Por P. Fernando Pascual

A veces tenemos miedo de pedir a Dios salud, o trabajo, o consuelo, o la gracia de una conversión auténtica, sobre todo si nos reconocemos indignos pecadores.

En realidad, Cristo nos invita a pedir sin miedo, incluso con atrevimiento. Dios es Padre, y se complace cuando encuentra un corazón que pide una gracia con insistencia.

Esta idea aparece frecuentemente en las homilías de san Juan Crisóstomo sobre el Evangelio de San Mateo.

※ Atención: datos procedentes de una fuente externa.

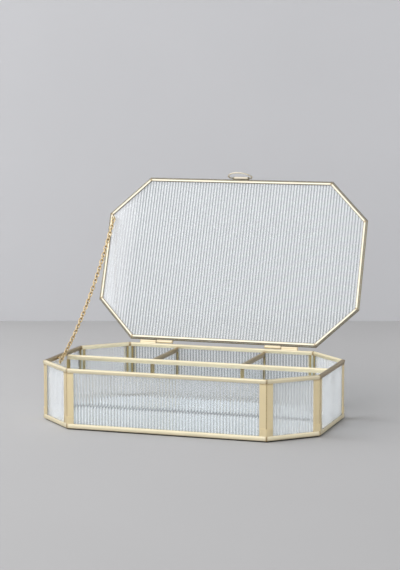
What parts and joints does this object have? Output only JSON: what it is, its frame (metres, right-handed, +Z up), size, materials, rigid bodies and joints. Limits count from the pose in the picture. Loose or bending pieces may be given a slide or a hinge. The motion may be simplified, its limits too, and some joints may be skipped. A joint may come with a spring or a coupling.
{
  "type": "jewelry box",
  "caption": "Octagonal ribbed-glass jewelry box in a brass frame, with divided mirror floor, hinged lid, lift ring and a chain stay, standing open.",
  "frame": {"origin": "centre of the underside of the base pad, on the surface that the box rests on", "axes": "+X right along the box's length, +Y to the hinged back, +Z up"},
  "size_m": [0.265, 0.2329, 0.2208],
  "materials": {
    "frame_brass": "satin, pale champagne brass",
    "hardware_brass": "polished",
    "chain_brass": "polished",
    "ribbed_glass": "clear, ribbed outside",
    "clear_glass": "clear, polished",
    "mirror_floor": "silvered glass",
    "pad": "thin felt"
  },
  "bodies": {
    "base": {"base_chain_eye": "chain_brass", "base_pad": "pad", "bottom_rail_back": "frame_brass", "bottom_rail_corners": "frame_brass", "bottom_rail_front": "frame_brass", "bottom_rail_left": "frame_brass", "bottom_rail_right": "frame_brass", "corner_foot_tabs": "frame_brass", "corner_strips": "frame_brass", "divider_end_channels": "frame_brass", "hinge_base_knuckles": "hardware_brass", "hinge_pins": "hardware_brass", "inner_corner_strips": "frame_brass", "long_divider_cap": "frame_brass", "long_divider_glass": "clear_glass", "mirror_floor": "mirror_floor", "short_divider_cap_left": "frame_brass", "short_divider_cap_right": "frame_brass", "short_divider_glass_left": "clear_glass", "short_divider_glass_right": "clear_glass", "top_rail_back": "frame_brass", "top_rail_back_left": "frame_brass", "top_rail_back_right": "frame_brass", "top_rail_front": "frame_brass", "top_rail_front_left": "frame_brass", "top_rail_front_right": "frame_brass", "top_rail_left": "frame_brass", "top_rail_right": "frame_brass", "wall_glass_back": "ribbed_glass", "wall_glass_back_left": "ribbed_glass", "wall_glass_back_right": "ribbed_glass", "wall_glass_front": "ribbed_glass", "wall_glass_front_left": "ribbed_glass", "wall_glass_front_right": "ribbed_glass", "wall_glass_left": "ribbed_glass", "wall_glass_right": "ribbed_glass"},
    "lid": {"handle_tube": "hardware_brass", "hinge_lid_knuckles": "hardware_brass", "lid_chain_eye": "chain_brass", "lid_glass": "ribbed_glass", "lid_rail_back": "frame_brass", "lid_rail_back_left": "frame_brass", "lid_rail_back_right": "frame_brass", "lid_rail_front": "frame_brass", "lid_rail_front_left": "frame_brass", "lid_rail_front_right": "frame_brass", "lid_rail_left": "frame_brass", "lid_rail_right": "frame_brass"},
    "lift_ring": {"handle_ring": "hardware_brass"},
    "chain_01": {"chain_run_01": "chain_brass"},
    "chain_02": {"chain_run_02": "chain_brass"},
    "chain_03": {"chain_run_03": "chain_brass"},
    "chain_04": {"chain_run_04": "chain_brass"},
    "chain_05": {"chain_run_05": "chain_brass"},
    "chain_06": {"chain_run_06": "chain_brass"},
    "chain_07": {"chain_run_07": "chain_brass"},
    "chain_08": {"chain_run_08": "chain_brass"},
    "chain_09": {"chain_run_09": "chain_brass"},
    "chain_10": {"chain_run_10": "chain_brass"},
    "chain_11": {"chain_run_11": "chain_brass"}
  },
  "joints": [
    {"name": "lid_hinge", "type": "hinge", "parent": "base", "child": "lid", "pos_m": [0, 0.0847, 0.057], "axis": [1, 0, 0], "range_deg": [0, 111.4], "deforming": ["chain_run_01", "chain_run_02", "chain_run_03", "chain_run_04", "chain_run_05", "chain_run_06", "chain_run_07", "chain_run_08", "chain_run_09", "chain_run_10", "chain_run_11"]},
    {"name": "ring_swing", "type": "hinge", "parent": "lid", "child": "lift_ring", "pos_m": [0, 0.14834, 0.2139], "axis": [1, 0, 0], "range_deg": [-212, 5]},
    {"name": "chain_01_fold", "type": "hinge", "parent": "base", "child": "chain_01", "pos_m": [-0.1288, -0.01472, 0.04877], "axis": [-0.641, 0.6634, -0.3861], "range_deg": [0, 132.3]},
    {"name": "chain_02_fold", "type": "hinge", "parent": "base", "child": "chain_02", "pos_m": [-0.13347, -0.01001, 0.04603], "axis": [-0.589, 0.6997, -0.4044], "range_deg": [0, 130.12]},
    {"name": "chain_03_fold", "type": "hinge", "parent": "base", "child": "chain_03", "pos_m": [-0.14421, 0.00111, 0.0395], "axis": [-0.0801, 0.8827, -0.463], "range_deg": [0, 111.71]},
    {"name": "chain_04_fold", "type": "hinge", "parent": "base", "child": "chain_04", "pos_m": [-0.15084, 0.01957, 0.02863], "axis": [0.3042, 0.8782, -0.3689], "range_deg": [0, 94.97]},
    {"name": "chain_05_fold", "type": "hinge", "parent": "base", "child": "chain_05", "pos_m": [-0.11385, 0.03239, 0.03684], "axis": [0.8545, 0.5153, 0.0657], "range_deg": [0, 139.97]},
    {"name": "chain_06_fold", "type": "hinge", "parent": "lid", "child": "chain_06", "pos_m": [-0.14015, -0.05707, 0.1932], "axis": [0.8064, -0.419, -0.4173], "range_deg": [0, 34.63]},
    {"name": "chain_07_fold", "type": "hinge", "parent": "lid", "child": "chain_07", "pos_m": [-0.13574, 0.05345, 0.16894], "axis": [0.551, -0.8143, -0.1823], "range_deg": [0, 90.53]},
    {"name": "chain_08_fold", "type": "hinge", "parent": "lid", "child": "chain_08", "pos_m": [-0.12027, 0.07737, 0.16011], "axis": [0.6948, -0.6713, -0.2581], "range_deg": [0, 151.75]},
    {"name": "chain_09_fold", "type": "hinge", "parent": "lid", "child": "chain_09", "pos_m": [-0.12405, 0.09044, 0.16259], "axis": [0.5357, -0.8118, -0.2324], "range_deg": [0, 171.56]},
    {"name": "chain_10_fold", "type": "hinge", "parent": "lid", "child": "chain_10", "pos_m": [-0.11808, 0.12284, 0.17104], "axis": [-0.9298, 0.3478, 0.1207], "range_deg": [0, 73.8]},
    {"name": "chain_11_fold", "type": "hinge", "parent": "lid", "child": "chain_11", "pos_m": [-0.13041, 0.12443, 0.17177], "axis": [-0.8546, -0.5037, -0.1259], "range_deg": [0, 75.49]}
  ],
  "couplings": [
    {"joint": "chain_01_fold", "follows": "lid_hinge", "ratio": 1.1858},
    {"joint": "chain_02_fold", "follows": "lid_hinge", "ratio": 1.1662},
    {"joint": "chain_03_fold", "follows": "lid_hinge", "ratio": 1.001},
    {"joint": "chain_04_fold", "follows": "lid_hinge", "ratio": 0.85068},
    {"joint": "chain_05_fold", "follows": "lid_hinge", "ratio": 1.2547},
    {"joint": "chain_06_fold", "follows": "lid_hinge", "ratio": 0.30909},
    {"joint": "chain_07_fold", "follows": "lid_hinge", "ratio": 0.81091},
    {"joint": "chain_08_fold", "follows": "lid_hinge", "ratio": 1.3604},
    {"joint": "chain_09_fold", "follows": "lid_hinge", "ratio": 1.5382},
    {"joint": "chain_10_fold", "follows": "lid_hinge", "ratio": 0.66068},
    {"joint": "chain_11_fold", "follows": "lid_hinge", "ratio": 0.67585}
  ]
}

Como ejemplo, en la homilía 22, que comenta Mt 6,28 y siguientes, podemos leer estas palabras dirigidas a quien tenga miedo de pedir algo a Dios por reconocerse pecador:

“No digas, pues: Dios es enemigo mío y no me escuchará. Si le insistes sin desfallecimiento, te contestará inmediatamente. Y, si no te escucha por amistad, lo hará al menos por tu importunidad. Aquí ni la enemistad ni lo inoportuno de la hora ni otra cosa alguna es impedimento ninguno. Tampoco has de decir: Yo no soy digno y por eso no hago oración. Tampoco la mujer cananea era digna y fue escuchada. No digas en fin: He cometido muchos pecados y no puedo rogar al mismo que he irritado. No, Dios no mira los merecimientos, sino la intención. Si aquella viuda del evangelio logró doblar con sus ruegos al juez que no temía a Dios ni se le daba un bledo de los hombres, ¿cuánto más no nos atraerá a Dios la continua oración, a Dios, que es la bondad suma?”

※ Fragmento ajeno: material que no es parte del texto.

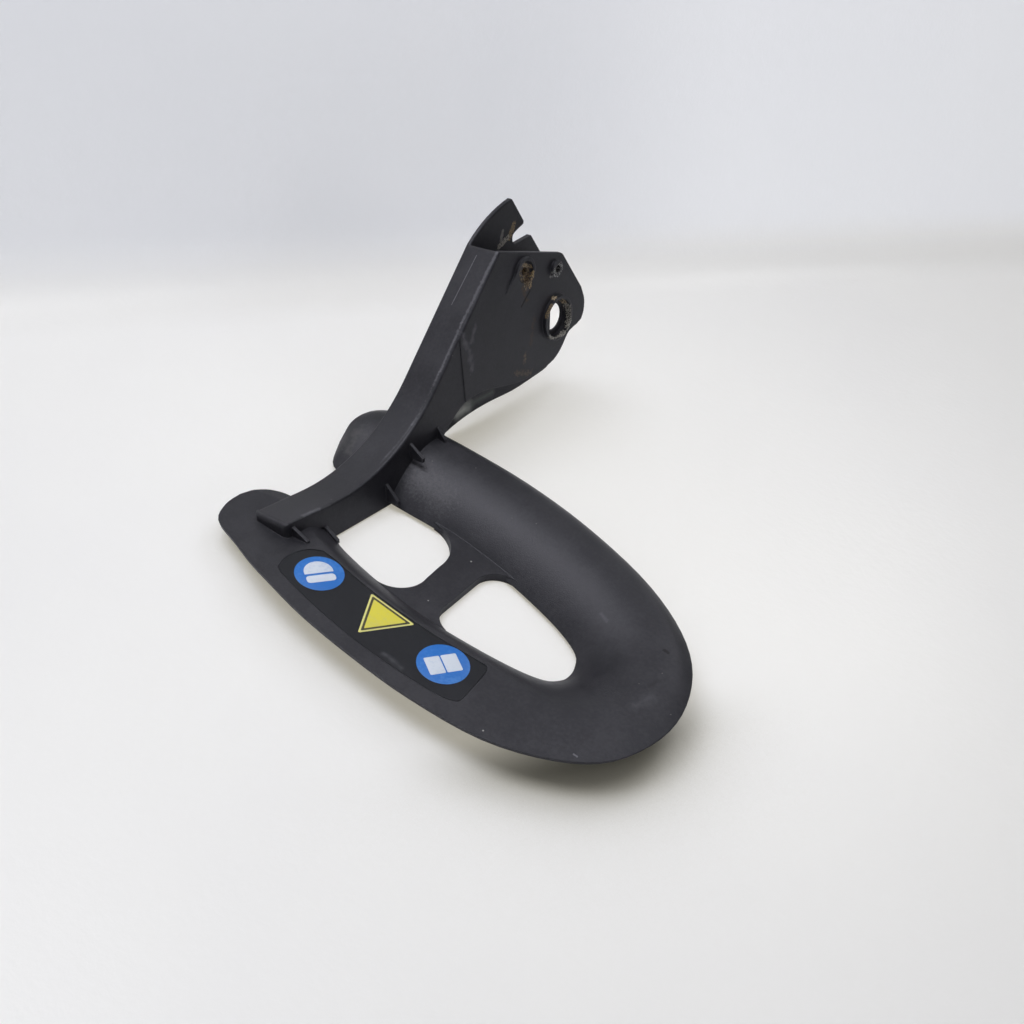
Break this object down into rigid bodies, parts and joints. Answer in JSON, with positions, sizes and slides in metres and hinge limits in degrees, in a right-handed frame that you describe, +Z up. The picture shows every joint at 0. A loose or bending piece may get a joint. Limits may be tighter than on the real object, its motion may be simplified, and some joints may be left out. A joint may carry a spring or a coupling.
{
  "type": "chainsaw front hand guard",
  "caption": "Black dished oval hand guard with two windows on a bent two-walled arm with pivot plates and a notched hook.",
  "frame": {"origin": "middle of the guard's footprint on the floor it lies on", "axes": "+X along the loop away from the arm, +Y from the loop to the arm's plates, +Z up from the floor; the pivot axis lies in the XZ plane, raised 14.1 degrees from +X"},
  "size_m": [0.1893, 0.212, 0.0914],
  "materials": {
    "guard_plastic": "satin",
    "film_print": "satin"
  },
  "bodies": {
    "root": {"hand_guard": "guard_plastic", "label_film": "film_print"}
  },
  "joints": []
}
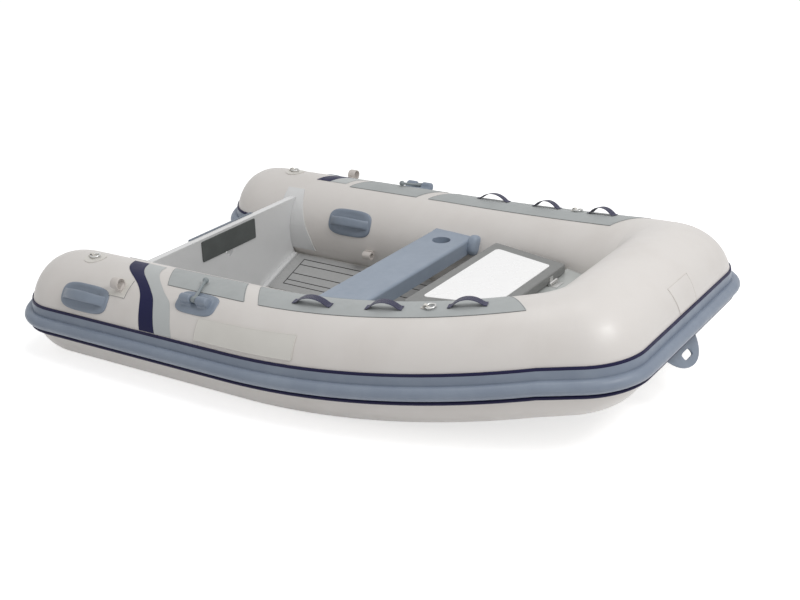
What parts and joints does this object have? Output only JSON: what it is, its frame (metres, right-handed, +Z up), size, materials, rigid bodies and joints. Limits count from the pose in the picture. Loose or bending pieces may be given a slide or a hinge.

El texto sigue con expresiones sumamente audaces:

“De suerte que, aun cuando no fueras amigo suyo, aun cuando no tengas derecho a reclamarle una deuda, aun cuando hubieras consumido y despilfarrado tu herencia paterna y hubieras por mucho tiempo desaparecido de casa, aunque estés deshonrado y seas el deshecho del mundo, aun cuando le hayas ofendido e irritado, basta que quieras suplicarle y volverte a Él para que al punto lo recobres todo y aplaques su ira y anules la sentencia que contra ti pesaba”.

Un poco más adelante, y siempre desde enseñanzas del Evangelio, san Juan Crisóstomo invitaba a rezar incluso a deshora, con una confianza atrevida:

“Acudamos a hora y a deshora; o, por mejor decir, siempre es hora para acudir a Dios. La deshora es no acercarnos a Él continuamente. A quien siempre tiene ganas de dar, siempre es hora de irle a pedir. Como nunca es inoportuno respirar, así tampoco lo es el orar. Y es así que como necesitamos la respiración corporal, así nos es necesaria la ayuda de Dios. Y, si queremos, bien fácil es hacérnoslo propicio”.

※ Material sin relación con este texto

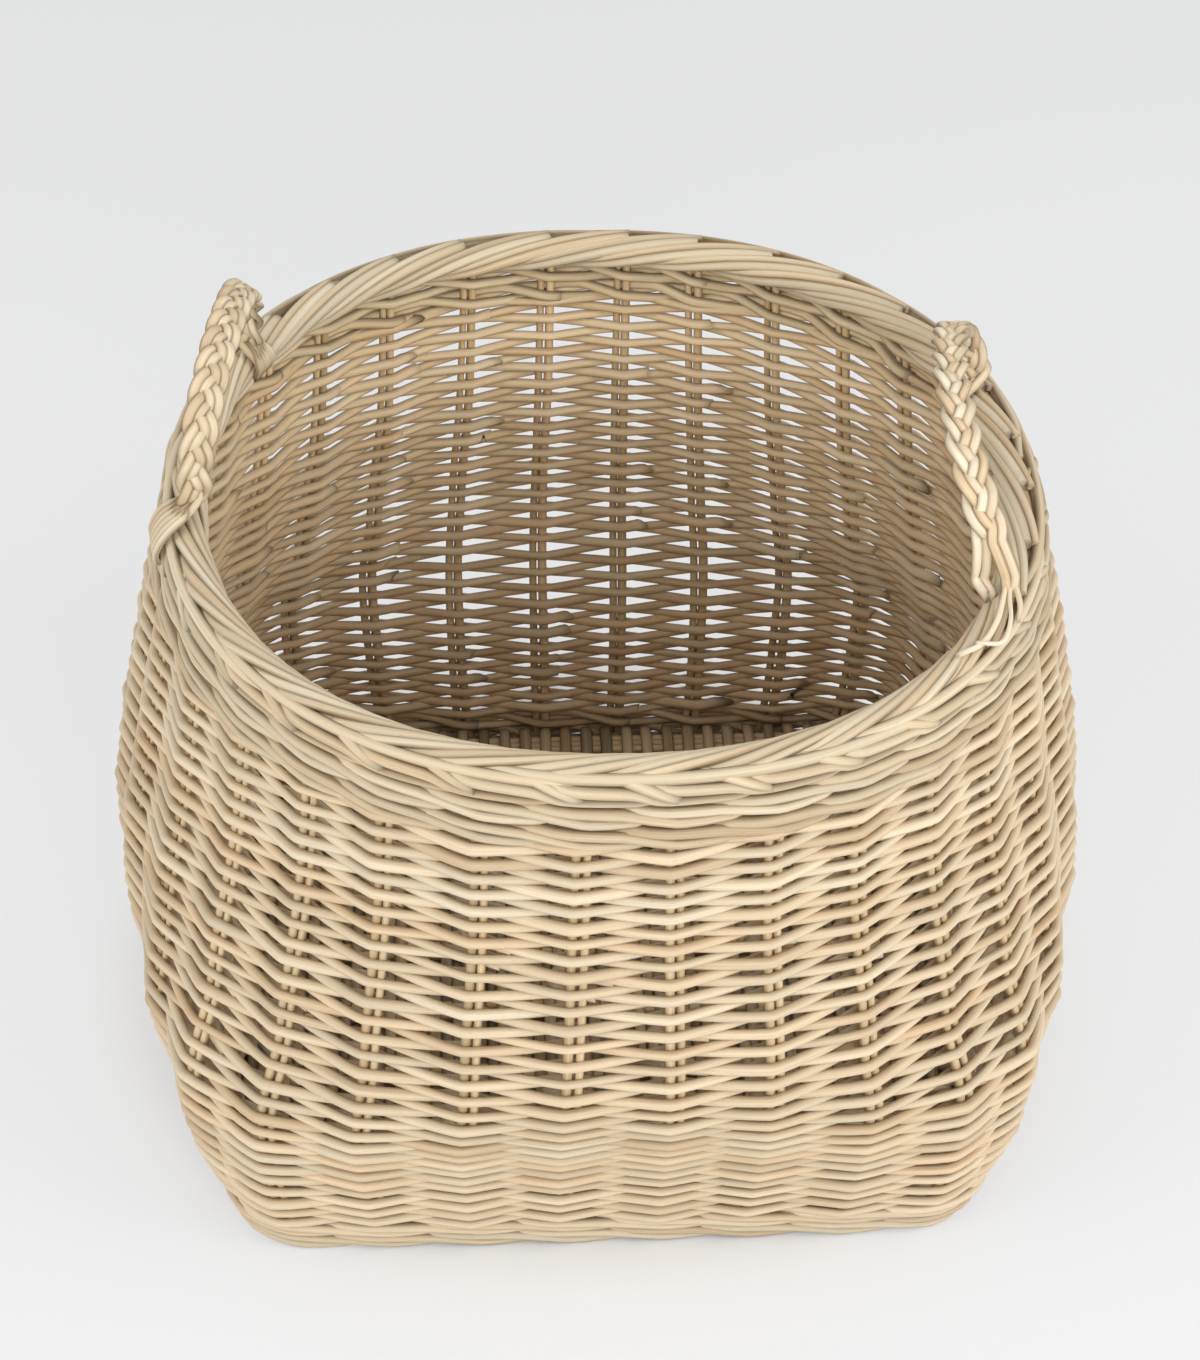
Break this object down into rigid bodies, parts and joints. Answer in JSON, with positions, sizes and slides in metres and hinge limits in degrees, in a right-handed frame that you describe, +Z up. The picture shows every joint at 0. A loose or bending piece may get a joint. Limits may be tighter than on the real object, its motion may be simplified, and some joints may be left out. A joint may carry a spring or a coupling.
{
  "type": "woven willow basket",
  "caption": "Large hand-woven willow basket with a square foot, a round belly, a rolled border and two plaited bow handles, for carrying or storing household goods.",
  "frame": {"origin": "on the floor, under the middle of the basket", "axes": "+Z up out of the mouth, -Y towards the front face, +X to the right seen from the front; the handles stand at the -X and +X sides"},
  "size_m": [0.4974, 0.4848, 0.4159],
  "materials": {
    "stake_willow": "buff willow rods, matt",
    "weave_willow": "buff willow rods, matt, uneven in tone",
    "border_willow": "pale buff willow rods, satin on worn edges",
    "base_willow": "grey-brown buff willow, dull",
    "handle_willow": "buff willow strands, matt"
  },
  "bodies": {
    "root": {"stake_pair_01": "stake_willow", "stake_pair_02": "stake_willow", "stake_pair_03": "stake_willow", "stake_pair_04": "stake_willow", "stake_pair_05": "stake_willow", "stake_pair_06": "stake_willow", "stake_pair_07": "stake_willow", "stake_pair_08": "stake_willow", "stake_pair_09": "stake_willow", "stake_pair_10": "stake_willow", "stake_pair_11": "stake_willow", "stake_pair_12": "stake_willow", "stake_pair_13": "stake_willow", "stake_pair_14": "stake_willow", "stake_pair_15": "stake_willow", "stake_pair_16": "stake_willow", "stake_pair_17": "stake_willow", "stake_pair_18": "stake_willow", "stake_pair_19": "stake_willow", "stake_pair_20": "stake_willow", "stake_pair_21": "stake_willow", "stake_pair_22": "stake_willow", "stake_pair_23": "stake_willow", "stake_pair_24": "stake_willow", "stake_pair_25": "stake_willow", "stake_pair_26": "stake_willow", "stake_pair_27": "stake_willow", "stake_pair_28": "stake_willow", "stake_pair_29": "stake_willow", "stake_pair_30": "stake_willow", "stake_pair_31": "stake_willow", "stake_pair_32": "stake_willow", "weaver_1_lower": "weave_willow", "weaver_1_upper": "weave_willow", "weaver_2_lower": "weave_willow", "weaver_2_upper": "weave_willow", "foot_rod_1": "border_willow", "foot_rod_2": "border_willow", "top_rod_1": "border_willow", "top_rod_2": "border_willow", "top_rod_3": "border_willow", "border_strand_1": "border_willow", "border_strand_2": "border_willow", "border_strand_3": "border_willow", "border_strand_4": "border_willow", "base_stick_1": "base_willow", "base_stick_2": "base_willow", "base_stick_3": "base_willow", "base_stick_4": "base_willow", "base_stick_5": "base_willow", "base_stick_6": "base_willow", "base_stick_7": "base_willow", "base_weave": "base_willow", "left_handle_strand_1": "handle_willow", "left_handle_strand_2": "handle_willow", "left_handle_strand_3": "handle_willow", "right_handle_strand_1": "handle_willow", "right_handle_strand_2": "handle_willow", "right_handle_strand_3": "handle_willow"}
  },
  "joints": []
}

Es cierto que a veces somos realmente indignos de pedir algo. Sin embargo, basta un poco de humildad para que Dios nos llene de bendiciones. Así lo explica la homilía que estamos citando:

“Porque cuando Dios nos ve indignos de recibir sus beneficios, Él se los retiene para que no nos volvamos tibios. Pero con un poco que nos convirtamos, tan pronto como reconocemos que hemos pecado, otra vez vuelve a brotar la fuente de sus gracias y otra vez derrama el piélago de sus beneficios”.

Dios se enfada cuando no le pedimos. En cambio, cuanto más le pedimos, tanto más se alegra. En palabras de Juan Crisóstomo:

“Y es el caso que cuanto tú más recibas, más se alegra Él y más dispuesto está a seguir dándote. Dios tiene por propia riqueza nuestra salvación. Y su gloria está en dar copiosamente a cuantos le piden. Que es lo que declaraba Pablo, cuando decía: Rico para con todos y sobre todos los que le invocan (Rom 10,12). Cuando Dios se irrita es cuando no le pedimos. Cuando no le pedimos, nos aparta su rostro. Él se hizo pobre para que nosotros fuéramos ricos. Para invitarnos a pedirle sufrió todos sus tormentos”.

Dios siempre tiene ganas de dar. Vale la pena recordarlo, para pedir por aquello que más necesitamos, la salvación; para pedir por familiares, amigos y conocidos; y para suplicar por un mundo que necesita urgentemente los dones que proceden de nuestro Padre que está en los cielos.